- [PROBLEM REQUIREMENTS] Return the listing below word for word.
======== RECORDED INFORMATION
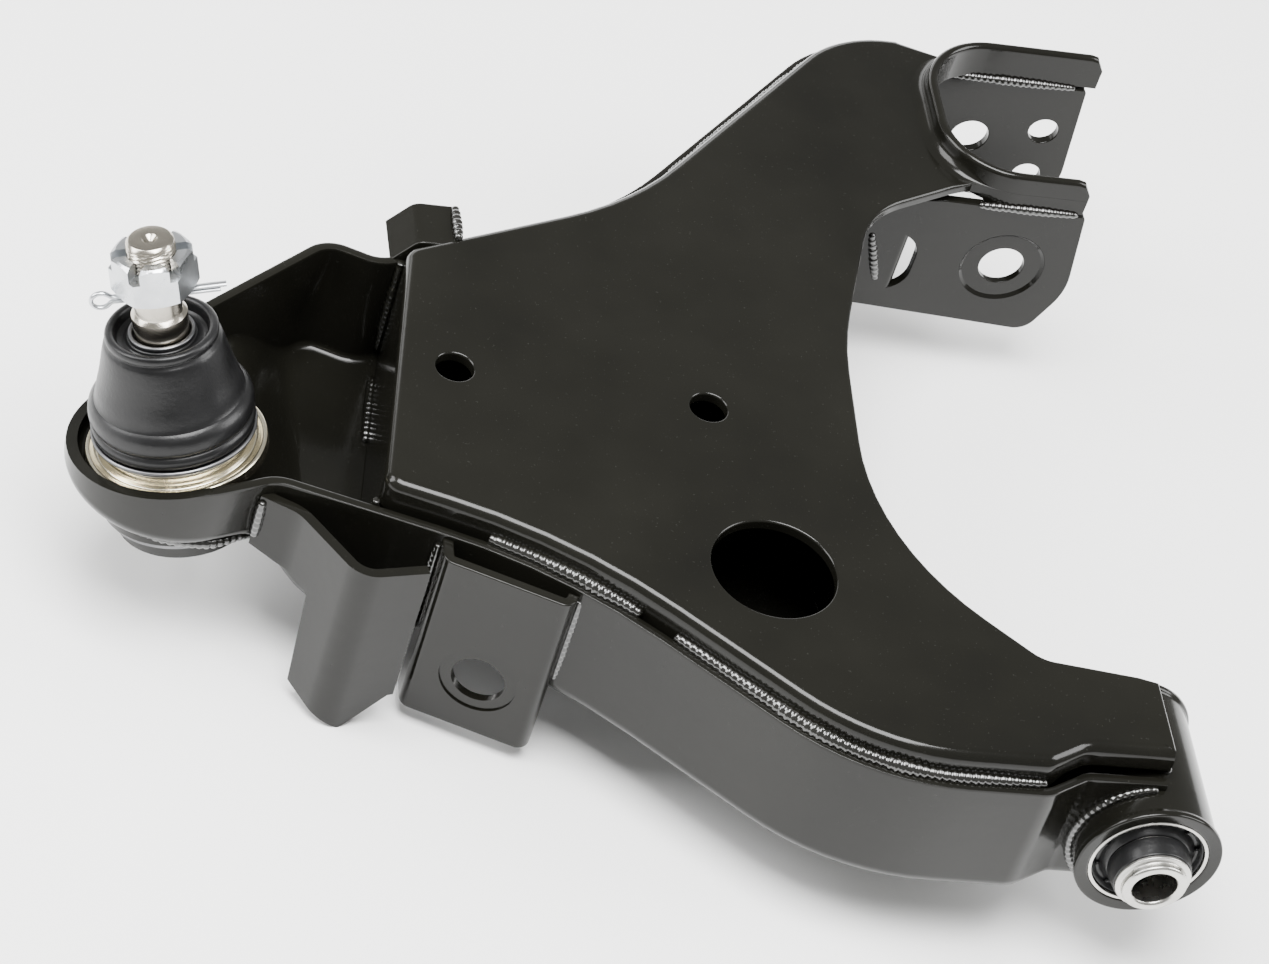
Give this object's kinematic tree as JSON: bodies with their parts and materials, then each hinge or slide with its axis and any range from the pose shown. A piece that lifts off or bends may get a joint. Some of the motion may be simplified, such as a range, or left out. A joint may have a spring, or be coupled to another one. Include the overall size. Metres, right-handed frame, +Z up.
{
  "type": "control arm",
  "caption": "Boxed sheet-metal suspension lower arm with a bonded bush, a fork for a second bush, a bump bracket and a booted ball joint with castle nut and cotter pin.",
  "frame": {"origin": "on the pivot axis of the arm, at the front face of the bush tube", "axes": "+Y along the pivot axis from the bush towards the fork, +Z up out of the top plate, +X inboard, away from the ball joint"},
  "size_m": [0.4347, 0.4166, 0.1624],
  "materials": {
    "black_paint": "smooth gloss black paint over pressed and welded steel",
    "bare_steel": "machined bare steel",
    "zinc_steel": "yellow-tinged zinc plate",
    "bright_zinc": "bright clear zinc plate",
    "spring_steel": "dark oiled spring steel",
    "rubber": "satin black rubber",
    "seat_plastic": "plain bearing plastic"
  },
  "bodies": {
    "arm": {"lower_pan": "black_paint", "top_plate": "black_paint", "fork_near_plate": "black_paint", "fork_far_plate": "black_paint", "bush_tube": "black_paint", "bush_outer_sleeve": "bare_steel", "bush_rubber": "rubber", "shock_bracket": "black_paint", "shock_gusset": "black_paint", "stop_tab": "black_paint", "ball_joint_collar": "black_paint", "ball_joint_housing": "zinc_steel", "housing_retaining_ring": "spring_steel", "ball_seat_upper": "seat_plastic", "ball_seat_lower": "seat_plastic", "preload_washer": "spring_steel", "housing_cover": "zinc_steel", "boot_lower_ring": "spring_steel"},
    "bush_core": {"bush_inner_sleeve": "bare_steel"},
    "boot": {"dust_boot": "rubber"},
    "boot_top": {"boot_upper_ring": "spring_steel"},
    "stud": {"ball_stud": "bare_steel"},
    "nut": {"castle_nut": "bright_zinc"},
    "pin": {"cotter_pin": "bright_zinc"}
  },
  "joints": [
    {"name": "bush_twist", "type": "hinge", "parent": "arm", "child": "bush_core", "pos_m": [0, 0.032, 0], "axis": [0, 1, 0], "range_deg": [-25, 25], "stiffness_Nm_per_rad": 2},
    {"name": "boot_tilt_x", "type": "hinge", "parent": "arm", "child": "boot", "pos_m": [-0.34468, 0.14993, 0.00751], "axis": [0.9641, 0.0393, 0.2626], "range_deg": [-16, 16], "deforming": ["dust_boot"]},
    {"name": "boot_tilt_y", "type": "hinge", "parent": "boot", "child": "boot_top", "pos_m": [-0.34468, 0.14993, 0.00751], "axis": [0, 0.989, -0.1478], "range_deg": [-16, 16], "deforming": ["dust_boot"]},
    {"name": "stud_spin", "type": "hinge", "parent": "boot_top", "child": "stud", "pos_m": [-0.34468, 0.14993, 0.00751], "axis": [-0.2656, 0.1425, 0.9535], "continuous": true},
    {"name": "nut_turn", "type": "hinge", "parent": "stud", "child": "nut", "pos_m": [-0.36752, 0.16219, 0.08951], "axis": [-0.2656, 0.1425, 0.9535], "continuous": true},
    {"name": "pin_pull", "type": "slide", "parent": "stud", "child": "pin", "axis": [-0.9641, -0.0393, -0.2626], "range_m": [0, 0.045]}
  ]
}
================
- [REPLY TO THE TASK]
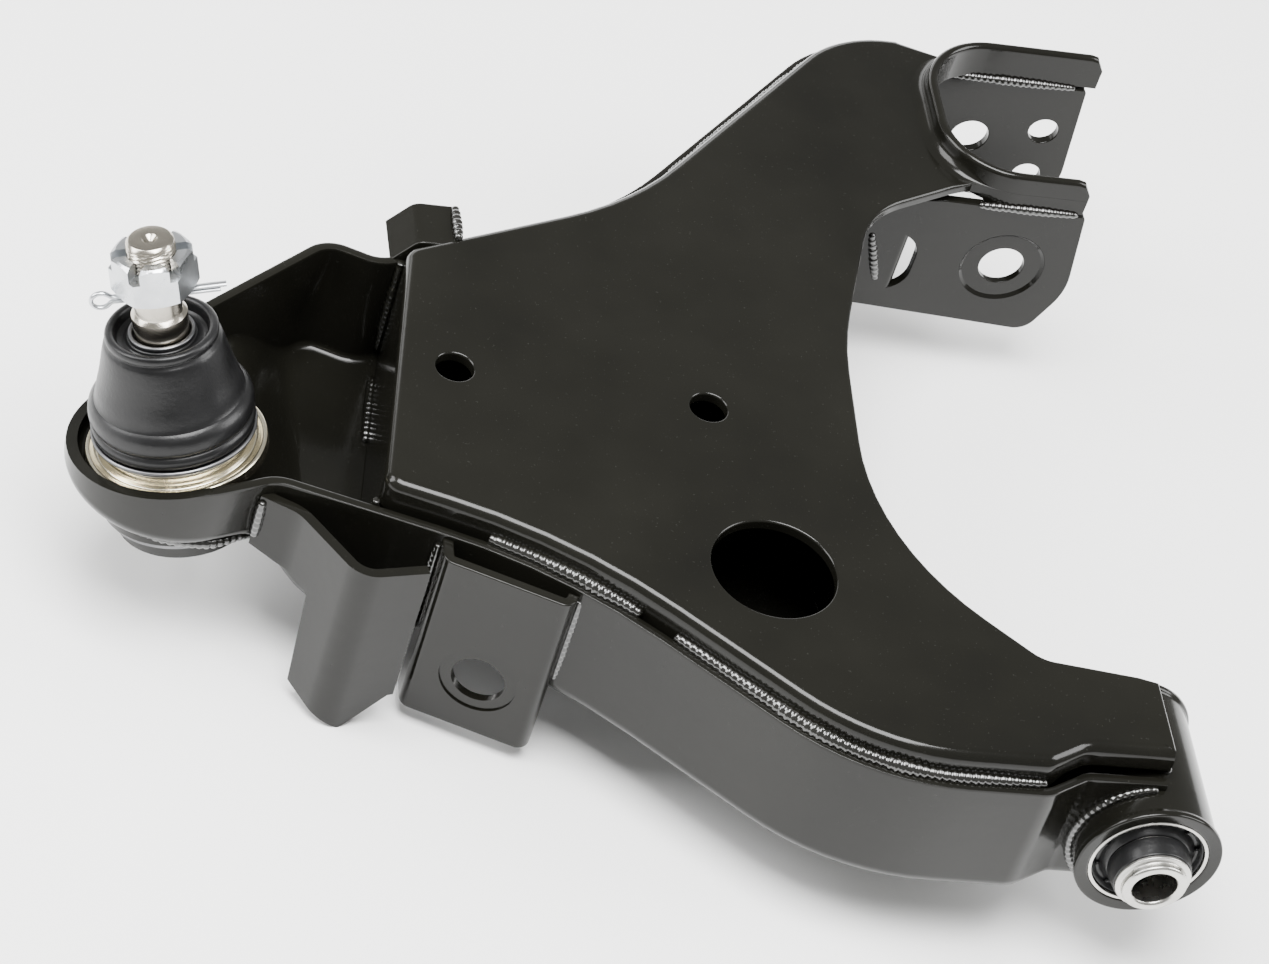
Give this object's kinematic tree as JSON: bodies with their parts and materials, then each hinge or slide with its axis and any range from the pose shown. A piece that lifts off or bends may get a joint. Some of the motion may be simplified, such as a range, or left out. A joint may have a spring, or be coupled to another one. Include the overall size. Metres, right-handed frame, +Z up.
{
  "type": "control arm",
  "caption": "Boxed sheet-metal suspension lower arm with a bonded bush, a fork for a second bush, a bump bracket and a booted ball joint with castle nut and cotter pin.",
  "frame": {"origin": "on the pivot axis of the arm, at the front face of the bush tube", "axes": "+Y along the pivot axis from the bush towards the fork, +Z up out of the top plate, +X inboard, away from the ball joint"},
  "size_m": [0.4347, 0.4166, 0.1624],
  "materials": {
    "black_paint": "smooth gloss black paint over pressed and welded steel",
    "bare_steel": "machined bare steel",
    "zinc_steel": "yellow-tinged zinc plate",
    "bright_zinc": "bright clear zinc plate",
    "spring_steel": "dark oiled spring steel",
    "rubber": "satin black rubber",
    "seat_plastic": "plain bearing plastic"
  },
  "bodies": {
    "arm": {"lower_pan": "black_paint", "top_plate": "black_paint", "fork_near_plate": "black_paint", "fork_far_plate": "black_paint", "bush_tube": "black_paint", "bush_outer_sleeve": "bare_steel", "bush_rubber": "rubber", "shock_bracket": "black_paint", "shock_gusset": "black_paint", "stop_tab": "black_paint", "ball_joint_collar": "black_paint", "ball_joint_housing": "zinc_steel", "housing_retaining_ring": "spring_steel", "ball_seat_upper": "seat_plastic", "ball_seat_lower": "seat_plastic", "preload_washer": "spring_steel", "housing_cover": "zinc_steel", "boot_lower_ring": "spring_steel"},
    "bush_core": {"bush_inner_sleeve": "bare_steel"},
    "boot": {"dust_boot": "rubber"},
    "boot_top": {"boot_upper_ring": "spring_steel"},
    "stud": {"ball_stud": "bare_steel"},
    "nut": {"castle_nut": "bright_zinc"},
    "pin": {"cotter_pin": "bright_zinc"}
  },
  "joints": [
    {"name": "bush_twist", "type": "hinge", "parent": "arm", "child": "bush_core", "pos_m": [0, 0.032, 0], "axis": [0, 1, 0], "range_deg": [-25, 25], "stiffness_Nm_per_rad": 2},
    {"name": "boot_tilt_x", "type": "hinge", "parent": "arm", "child": "boot", "pos_m": [-0.34468, 0.14993, 0.00751], "axis": [0.9641, 0.0393, 0.2626], "range_deg": [-16, 16], "deforming": ["dust_boot"]},
    {"name": "boot_tilt_y", "type": "hinge", "parent": "boot", "child": "boot_top", "pos_m": [-0.34468, 0.14993, 0.00751], "axis": [0, 0.989, -0.1478], "range_deg": [-16, 16], "deforming": ["dust_boot"]},
    {"name": "stud_spin", "type": "hinge", "parent": "boot_top", "child": "stud", "pos_m": [-0.34468, 0.14993, 0.00751], "axis": [-0.2656, 0.1425, 0.9535], "continuous": true},
    {"name": "nut_turn", "type": "hinge", "parent": "stud", "child": "nut", "pos_m": [-0.36752, 0.16219, 0.08951], "axis": [-0.2656, 0.1425, 0.9535], "continuous": true},
    {"name": "pin_pull", "type": "slide", "parent": "stud", "child": "pin", "axis": [-0.9641, -0.0393, -0.2626], "range_m": [0, 0.045]}
  ]
}